Pantau Flash
HOME  ⁄  Nasional

Pengamat Dorong Revisi UU Migas untuk Perkuat Tata Kelola Hulu dan Jaga Iklim Investasi

Oleh Gerry Eka
SHARE   :

Pengamat Dorong Revisi UU Migas untuk Perkuat Tata Kelola Hulu dan Jaga Iklim Investasi
Foto: (Sumber: Direktur Indonesia Mineral and Energy Watch Ferdy Hasiman.
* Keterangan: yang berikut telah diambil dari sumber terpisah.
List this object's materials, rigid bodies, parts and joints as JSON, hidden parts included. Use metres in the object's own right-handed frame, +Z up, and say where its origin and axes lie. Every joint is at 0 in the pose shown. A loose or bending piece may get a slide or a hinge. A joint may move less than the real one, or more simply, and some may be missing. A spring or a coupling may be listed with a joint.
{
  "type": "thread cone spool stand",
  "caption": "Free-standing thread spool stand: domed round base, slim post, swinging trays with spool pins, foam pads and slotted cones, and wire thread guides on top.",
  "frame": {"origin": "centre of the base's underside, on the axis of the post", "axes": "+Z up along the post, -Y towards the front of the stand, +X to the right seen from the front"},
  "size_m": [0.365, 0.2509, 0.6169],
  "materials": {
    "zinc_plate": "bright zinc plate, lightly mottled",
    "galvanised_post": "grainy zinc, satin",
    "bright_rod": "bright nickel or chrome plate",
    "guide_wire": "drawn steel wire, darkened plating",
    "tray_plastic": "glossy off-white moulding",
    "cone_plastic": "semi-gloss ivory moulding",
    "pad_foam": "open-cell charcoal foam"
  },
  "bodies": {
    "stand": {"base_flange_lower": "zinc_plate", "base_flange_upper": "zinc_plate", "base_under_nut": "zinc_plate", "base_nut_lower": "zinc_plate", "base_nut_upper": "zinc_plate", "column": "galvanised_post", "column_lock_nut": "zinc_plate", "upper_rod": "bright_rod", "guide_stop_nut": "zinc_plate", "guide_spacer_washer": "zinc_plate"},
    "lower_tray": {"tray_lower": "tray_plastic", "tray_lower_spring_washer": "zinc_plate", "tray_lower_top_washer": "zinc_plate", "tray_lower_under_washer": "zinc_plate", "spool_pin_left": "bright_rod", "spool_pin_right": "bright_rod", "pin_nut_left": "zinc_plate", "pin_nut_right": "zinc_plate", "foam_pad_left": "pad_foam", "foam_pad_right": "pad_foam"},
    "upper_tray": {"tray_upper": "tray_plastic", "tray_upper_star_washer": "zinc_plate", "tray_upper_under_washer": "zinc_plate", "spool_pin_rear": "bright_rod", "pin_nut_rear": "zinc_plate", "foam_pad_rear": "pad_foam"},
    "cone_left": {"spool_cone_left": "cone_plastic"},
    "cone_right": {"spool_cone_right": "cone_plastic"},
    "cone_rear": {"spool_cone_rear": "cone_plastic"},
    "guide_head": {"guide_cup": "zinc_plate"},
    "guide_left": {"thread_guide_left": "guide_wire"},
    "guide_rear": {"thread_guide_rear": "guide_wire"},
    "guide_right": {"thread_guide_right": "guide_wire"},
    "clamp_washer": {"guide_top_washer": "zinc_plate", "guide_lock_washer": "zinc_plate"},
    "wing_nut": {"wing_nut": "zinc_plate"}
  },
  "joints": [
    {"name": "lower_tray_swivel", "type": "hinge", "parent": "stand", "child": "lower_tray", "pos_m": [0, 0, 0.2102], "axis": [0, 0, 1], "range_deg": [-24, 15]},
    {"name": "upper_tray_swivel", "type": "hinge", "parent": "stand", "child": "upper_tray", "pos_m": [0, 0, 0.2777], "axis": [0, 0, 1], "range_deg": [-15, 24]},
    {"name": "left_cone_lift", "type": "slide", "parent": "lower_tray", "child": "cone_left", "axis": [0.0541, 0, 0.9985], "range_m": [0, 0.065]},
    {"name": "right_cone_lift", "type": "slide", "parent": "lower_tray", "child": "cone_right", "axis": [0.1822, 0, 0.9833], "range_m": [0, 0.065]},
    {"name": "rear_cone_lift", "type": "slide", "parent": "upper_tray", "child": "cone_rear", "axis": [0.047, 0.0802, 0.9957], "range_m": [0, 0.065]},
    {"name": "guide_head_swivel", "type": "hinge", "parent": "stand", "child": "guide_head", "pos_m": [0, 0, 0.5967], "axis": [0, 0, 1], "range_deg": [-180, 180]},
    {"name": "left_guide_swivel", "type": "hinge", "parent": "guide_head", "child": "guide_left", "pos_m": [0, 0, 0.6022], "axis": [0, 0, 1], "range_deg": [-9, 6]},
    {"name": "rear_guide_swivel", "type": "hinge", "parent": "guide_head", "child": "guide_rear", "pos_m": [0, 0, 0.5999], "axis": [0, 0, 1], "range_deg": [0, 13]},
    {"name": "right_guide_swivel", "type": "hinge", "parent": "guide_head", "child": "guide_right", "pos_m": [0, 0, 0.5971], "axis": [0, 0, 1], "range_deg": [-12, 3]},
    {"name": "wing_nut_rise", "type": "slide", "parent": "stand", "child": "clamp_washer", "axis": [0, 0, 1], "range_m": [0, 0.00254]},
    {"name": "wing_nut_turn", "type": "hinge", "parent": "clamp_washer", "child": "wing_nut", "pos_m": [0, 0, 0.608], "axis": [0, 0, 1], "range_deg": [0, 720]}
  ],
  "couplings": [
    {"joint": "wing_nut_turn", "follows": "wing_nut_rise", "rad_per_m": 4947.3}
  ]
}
ANTARA/Dokumentasi Pribadi.)

Pantau - Direktur Indonesia Mineral and Energy Watch Ferdy Hasiman menilai penguatan lembaga pengelola hulu minyak dan gas bumi perlu dilakukan melalui revisi Undang-Undang Nomor 22 Tahun 2001 tentang Minyak dan Gas Bumi agar tata kelola sektor strategis tersebut tetap profesional dan berdaya saing.

Ferdy Hasiman menyampaikan bahwa revisi Undang-Undang Migas harus diarahkan pada penguatan kelembagaan yang profesional, independen, dan memiliki dasar hukum yang kokoh.
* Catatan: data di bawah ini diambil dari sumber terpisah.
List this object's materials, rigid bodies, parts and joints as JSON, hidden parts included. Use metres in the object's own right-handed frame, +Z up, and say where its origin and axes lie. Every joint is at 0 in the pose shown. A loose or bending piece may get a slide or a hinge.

"Revisi UU Migas, jika dilakukan, harus diarahkan pada penguatan lembaga pengelola yang profesional, independen, dan memiliki dasar hukum yang kokoh, bukan langkah mundur yang berisiko mengulang persoalan lama," ungkap Ferdy Hasiman.

Ia berpandangan pembahasan revisi Undang-Undang Migas harus dilakukan secara cermat agar tidak justru melemahkan tata kelola sektor hulu migas nasional yang telah dibangun selama lebih dari dua dekade.

Menurut Ferdy, upaya memperkuat ketahanan energi dan peran negara tidak boleh berujung pada kemunduran reformasi yang telah dicapai.

Ferdy Hasiman menyoroti wacana penataan ulang kelembagaan pengelola hulu migas, termasuk rencana menempatkan Badan Usaha Khusus sebagai pengganti SKK Migas di bawah PT Pertamina.

Ia menegaskan bahwa isu tersebut bukan sekadar persoalan teknis, melainkan menyentuh fondasi tata kelola, kepastian hukum, dan konsistensi arah kebijakan pengelolaan migas nasional.

Menurutnya, penempatan lembaga pengelola hulu migas di bawah badan usaha berpotensi menimbulkan tumpang tindih peran karena pengelolaan hulu migas mencakup kewenangan publik strategis seperti pengendalian kontrak, persetujuan rencana kerja dan anggaran, serta pengawasan biaya operasi.

Ketika fungsi-fungsi tersebut berada dalam struktur korporasi yang juga berperan sebagai operator, batas antara pengelola dan pelaku usaha dinilai menjadi tidak jelas.

Kondisi tersebut dinilai rentan memunculkan konflik kepentingan, membuka ruang regulatory capture, serta melemahkan prinsip akuntabilitas dan keadilan antar pelaku usaha.

Ferdy Hasiman juga menilai implikasi penataan kelembagaan tersebut berkaitan langsung dengan iklim investasi di sektor hulu migas yang bersifat padat modal dan berisiko tinggi.

Ia menekankan bahwa Kontraktor Kontrak Kerja Sama, khususnya investor global non-Pertamina, membutuhkan jaminan pengelolaan kontrak oleh lembaga yang netral.

"Jika lembaga pengelola ditempatkan di bawah salah satu pelaku usaha, persepsi ketidaksetaraan sulit dihindari. Dalam jangka panjang, hal ini dapat menurunkan daya tarik Indonesia sebagai tujuan investasi hulu migas di tengah persaingan global yang semakin ketat," kata Ferdy Hasiman.